In response to rumors that President-elect Donald Trump is preparing to oust the Consumer Financial Protection Bureau's director, the magazine’s legal eagle says he’s the right man for the job. Below is the legal insider’s official application for the post. And if you like what you read, go to to check out his just-released book, “The Federal Government’s War on Car Dealer.”


Dear Mr. Trump

The Washington rumor mill is in overdrive, and one of the tidbits I picked up is there’s a chance you’ll do your “You’re Fired!” routine with Consumer Financial Protection Bureau (CFPB) Director Richard Cordray. If you do, I’d like to throw my hat in the ring for his job.

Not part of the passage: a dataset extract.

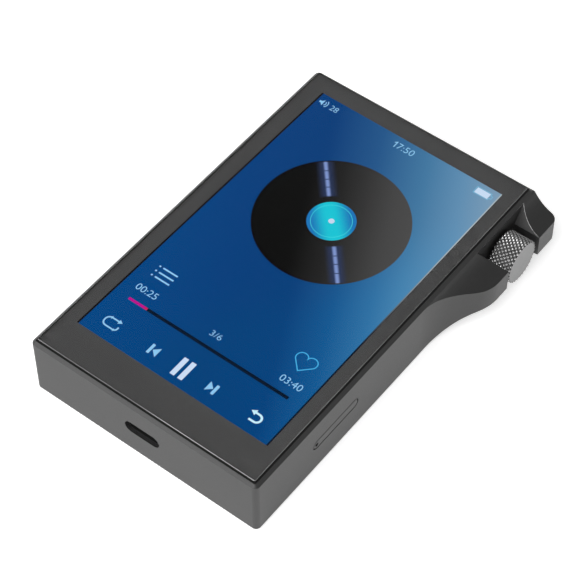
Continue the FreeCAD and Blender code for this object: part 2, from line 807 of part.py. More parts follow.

In the interest of transparency, though, let me first say that I didn’t vote for you. My friend Terry O’Loughlin (director of compliance for Reynolds and Reynolds) did, though, and actually campaigned for you. That should count for something.

But even if I’m not your biggest fan, I think I have the qualifications for the job. What’s more important, I have a plan. You also like “disruptors” as appointment choices. I think my plan qualifies me as a disruptor.

As for job qualifications, I went to law school, and I have practiced consumer financial services law — that’s what the CFPB does, if you haven’t noticed — since 1973. But a lot of folks have professional credentials as good as mine, or better. My chief qualification is that Mary Ed was my Mama.

Mary Ed didn’t have a lot of formal education — just two years at the sort of Alabama “finishing school” that young girls used to attend to learn how to find husbands. But she had uncommonly good common sense. She cast a wary eye at anyone trying to sell her anything, including financial products. I pity the poor “burial insurance” salesmen who went door-to-door all over the South when they ventured up Mary Ed’s driveway to pitch their wares. Mary Ed would disassemble their lousy policies, explain to them what rotten deals they were offering and send them packing.

That is the gist of what I propose for the CFPB. Mary Ed isn’t with us anymore, so I can’t hire her to lead my team of product reviewers, but I’ll find someone with her eye for detail and nose for flim-flam.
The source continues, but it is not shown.